Implementation of the IAEA or new legislation should eventually result in actual measures to improve the country's immigration system. One example where this seems potentially likely sooner rather than later includes the expansion of eligibility for work authorization to the H-4 spouse of an H-1B worker (note that a spouse of a non-immigrant who holds J, E or L status is currently eligible to apply for work authorization). However, this may be restricted to H-4 spouses of H-1B workers with pending permanent residency applications that hang in limbo due to retrogressed cutoff dates. Also, broadening the availability of deferred action work authorization beyond DACA and the establishment of DAPA will result in undocumented people becoming documented with employment authorization.

By providing additional work authorization alternatives, each of these executive actions could slightly reduce the demand for H-1B visas next April when H-1B cap season begins with the next H-1B lottery.
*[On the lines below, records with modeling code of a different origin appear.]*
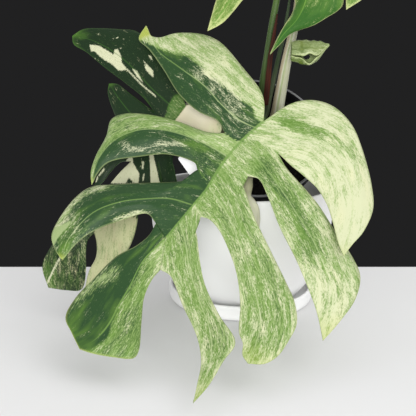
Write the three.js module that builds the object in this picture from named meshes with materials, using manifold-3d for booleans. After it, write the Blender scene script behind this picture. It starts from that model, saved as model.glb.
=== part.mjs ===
// Potted plant with large split leaves, in millimetres, +Z up.
// Origin: centre of the saucer's underside on the table; the front of the plant faces -Y.
import * as THREE from 'three';
import { mergeVertices } from 'three/addons/utils/BufferGeometryUtils.js';
import Module from 'manifold-3d';

const wasm = await Module();
wasm.setup();

// Saucer and outer pot
const SAUCER_R = 67;
const SAUCER_H = 14;
const SAUCER_WALL = 3.5;
const SAUCER_FLOOR = 4;
const POT_R = 82;
const POT_H = 106.5;
const POT_WALL = 3.5;
const POT_FOOT_R = 50;
const POT_BULGE_H = 61;
const POT_BASE_Z = 4.3;
const POT_DRAIN_R = 6;

// Nursery pot, tipped forward inside the outer pot
const NURSERY_R = 58;
const NURSERY_BASE_R = 41;
const NURSERY_DEPTH = 116;
const NURSERY_WALL = 1.6;
const NURSERY_BAND = 14;
const NURSERY_DRAIN_R = 5;
const NURSERY_MOUTH = new THREE.Vector3(7.4, -37.6, 153.9);
const NURSERY_AXIS = new THREE.Vector3(0.046, -0.773, 0.633).normalize();

// Soil
const SOIL_TOP = 20;
const SOIL_DEPTH = 108;
const SOIL_GAP = 0.5;
const HOLE_GAP = 0.5;
const ROOTED = 26;
const CLEAR = 7;

// Leaves
const BLADE = 0.9;
const ROWS = 11;
const SHARED_ROWS = 2;
const SHARED_PART = 0.2;

// Pieces around the leaf bases
const LABEL = { x: -24.6, y: -70.6, z: 108, width: 13, height: 84, thick: 0.8, lean: 35 };
const ROUND = 56;

const mouthRight = new THREE.Vector3(1, 0, 0)
  .addScaledVector(NURSERY_AXIS, -NURSERY_AXIS.x)
  .normalize();
const mouthUp = new THREE.Vector3().crossVectors(NURSERY_AXIS, mouthRight);

const group = new THREE.Group();
group.name = 'potted_plant';

// Point inside the nursery pot, given by its place on the mouth and its depth
function inNursery(right, up, depth) {
  return NURSERY_MOUTH.clone()
    .addScaledVector(mouthRight, right)
    .addScaledVector(mouthUp, up)
    .addScaledVector(NURSERY_AXIS, -depth);
}

function vec(list) {
  return new THREE.Vector3(list[0], list[1], list[2]);
}

// Closed body from corners and triangles, turned so that its faces look outward
function body(corners, faces) {
  const flat = corners.flatMap((p) => [p.x, p.y, p.z]);
  let volume = 0;
  for (const [a, b, c] of faces) {
    volume += corners[a].dot(new THREE.Vector3().crossVectors(corners[b], corners[c]));
  }
  const index = faces.flatMap(([a, b, c]) => (volume < 0 ? [a, c, b] : [a, b, c]));
  const geometry = new THREE.BufferGeometry();
  geometry.setAttribute('position', new THREE.Float32BufferAttribute(flat, 3));
  geometry.setIndex(index);
  return geometry;
}

// Body of revolution about Z from a closed loop or from a profile that ends on the axis
function revolve(profile, segments) {
  const corners = [];
  const faces = [];
  const rings = profile.map(([r, z]) => {
    if (r < 1e-6) {
      corners.push(new THREE.Vector3(0, 0, z));
      return new Array(segments).fill(corners.length - 1);
    }
    const ring = [];
    for (let s = 0; s < segments; s += 1) {
      const angle = (2 * Math.PI * s) / segments;
      ring.push(corners.length);
      corners.push(new THREE.Vector3(r * Math.cos(angle), r * Math.sin(angle), z));
    }
    return ring;
  });
  const closed = profile[0][0] > 1e-6;
  const last = closed ? rings.length : rings.length - 1;
  for (let i = 0; i < last; i += 1) {
    const low = rings[i];
    const high = rings[(i + 1) % rings.length];
    for (let s = 0; s < segments; s += 1) {
      const n = (s + 1) % segments;
      if (low[s] !== low[n]) faces.push([low[s], low[n], high[n]]);
      if (high[s] !== high[n]) faces.push([low[s], high[n], high[s]]);
    }
  }
  return body(corners, faces);
}

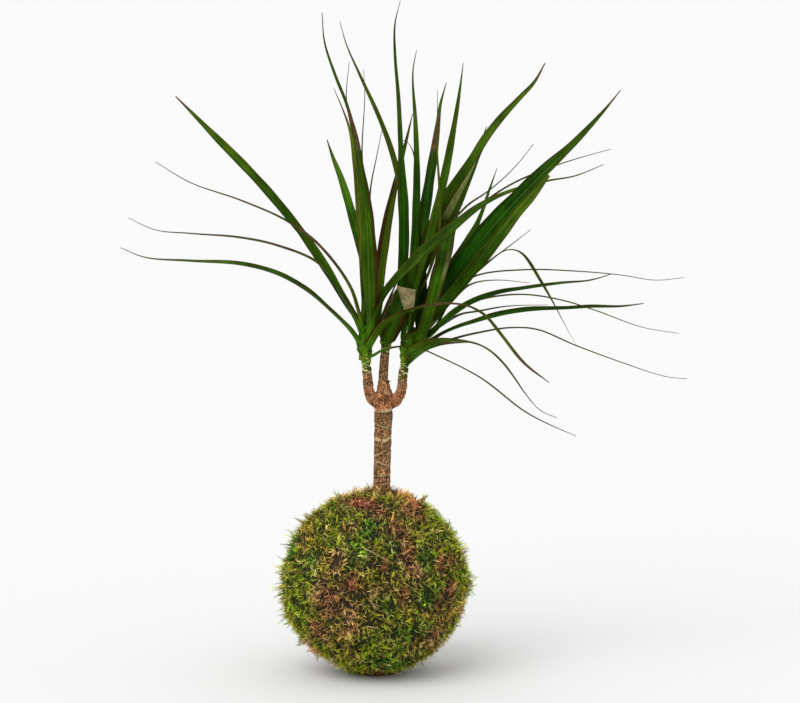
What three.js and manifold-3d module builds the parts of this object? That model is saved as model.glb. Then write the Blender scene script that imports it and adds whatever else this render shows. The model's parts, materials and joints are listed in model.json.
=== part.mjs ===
// A kokedama: a ball of soil wrapped in moss and bound with thread, with a young dragon tree growing from it.
// Millimetres, +Z up. The origin is the middle of the flat spot that the ball rests on, and -Y is the front.
import * as THREE from "three";
import { mergeVertices } from "three/addons/utils/BufferGeometryUtils.js";
import Module from "manifold-3d";

const wasm = await Module();
wasm.setup();

// Driving sizes
const GAP = 0.3; // clearance between pieces that touch
const BALL_CENTRE = new THREE.Vector3(0, 0, 71);
const REST_SPOT_RADIUS = 19;
const REST_SNAP = 0.2; // moss lower than this is pressed down to the floor
const SOIL_RADIUS = 61;
const SOIL_DETAIL = 4;
const MOSS_RADIUS = 70.5; // under the tufts
const MOSS_DETAIL = 10;
const TUFT_HEIGHT = 4.5;
const CUSHION_COUNT = 60;
const CUSHION_HEIGHT = 2.6;
const CUSHION_SPREAD = [0.2, 0.42]; // angular radius, radians
const MOSS_SEED = 7;
const THREAD_RADIUS = 0.5;
const THREAD_WRAP_RADIUS = 70;
const THREAD_STEPS = 24;
// The wraps are great circles round the ball, given by the azimuth and tilt of each one's axis in degrees.
const THREAD_WRAPS = [
  { azimuth: 31, tilt: 54 },
  { azimuth: 100, tilt: 17 },
  { azimuth: 162, tilt: 27 },
];
const GROOVE_REACH = 12; // past the highest tuft
const TRUNK_RADIUS = 6.1;
const TRUNK_HOLE_CLEARANCE = 0.6;
const BARK_SIDES = 10;
const BARK_RING_HEIGHT = 0.28;
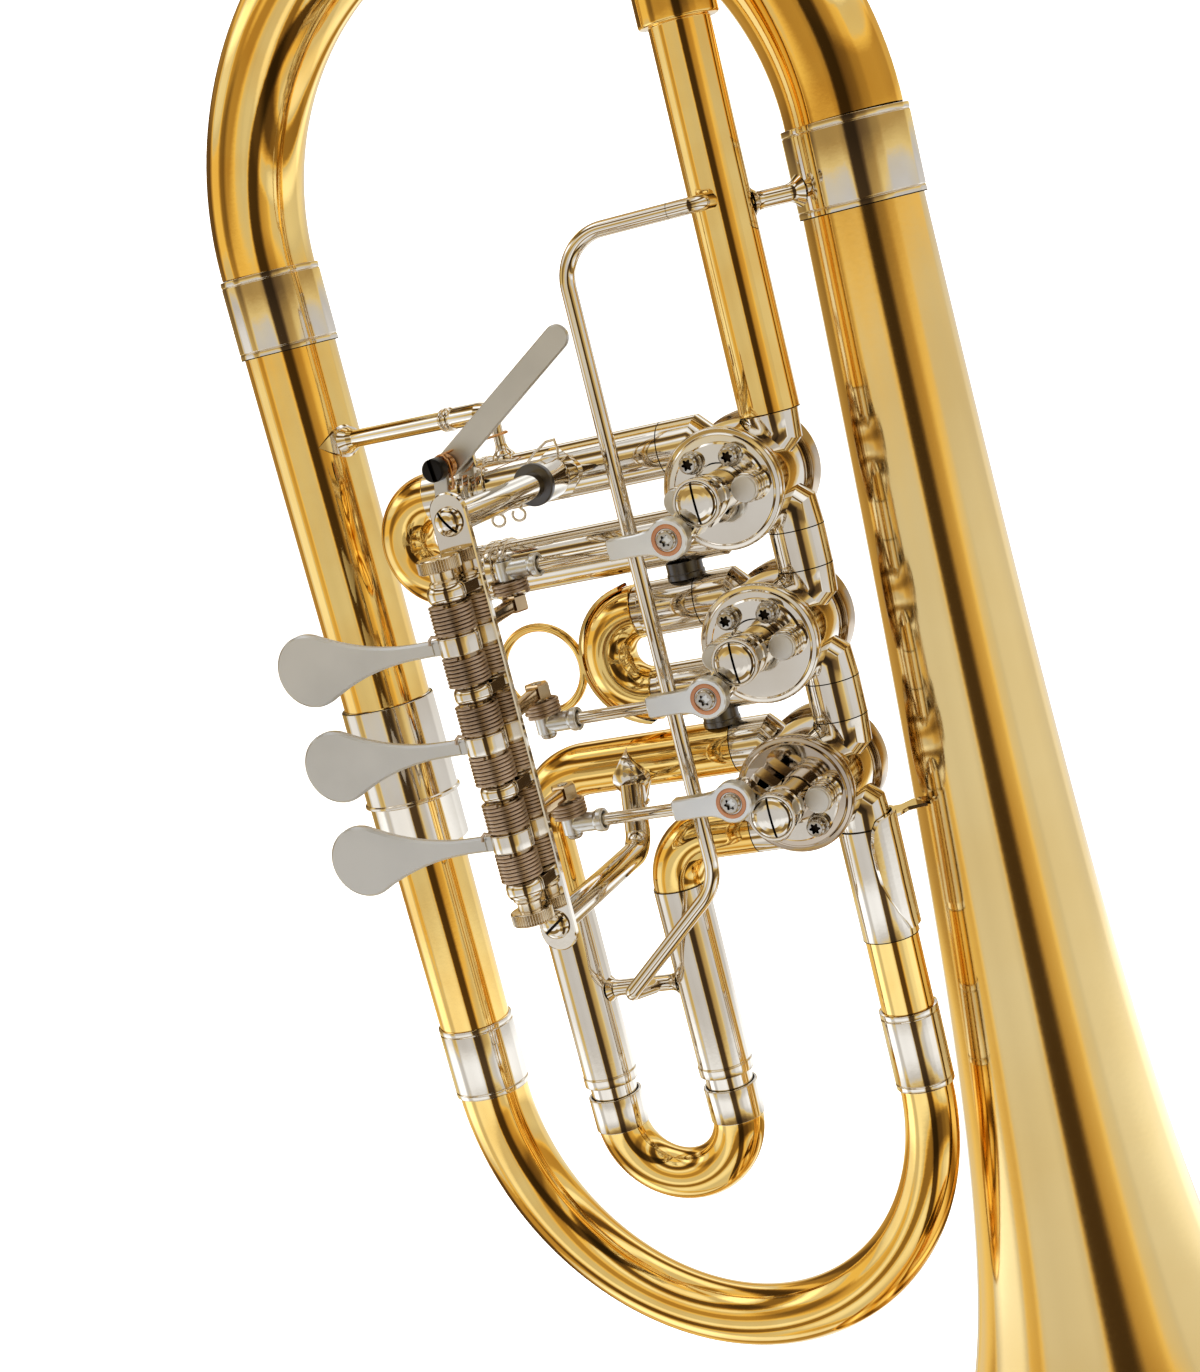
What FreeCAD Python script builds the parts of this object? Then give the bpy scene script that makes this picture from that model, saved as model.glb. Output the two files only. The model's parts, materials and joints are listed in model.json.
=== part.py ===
import FreeCAD, Part
import math
import os
import re
import Sketcher
from FreeCAD import Placement, Rotation, Vector

# A rotary-valve flugelhorn, standing on its bell. Millimetres throughout.
# Origin: centre of the bell's rim plane. +Z runs up the bell to the player's end, +X from the valves
# to the bell branch, and +Y away from the player's fingers, so the valve levers face -Y.

DOC = FreeCAD.newDocument("flugelhorn")
SHEET = DOC.addObject("Spreadsheet::Sheet", "Sizes")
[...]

Last April, employers filed approximately double the number of H-1B petitions as there were H-1B numbers available. That of course did not present good odds for these employers or their prospective employees.

With H-4 work authorization and expanded DACA and DAPA employment eligibility, the presidential action to expand the availability of work authorization options will help to relieve some of the uncertainty and anxiety experienced by employers that will likely be left wondering again next spring whether they will be able to employ a foreign worker who has been identified for hire. Regardless of the IAEA and even without congressional action, employers still have numerous non-H options to consider.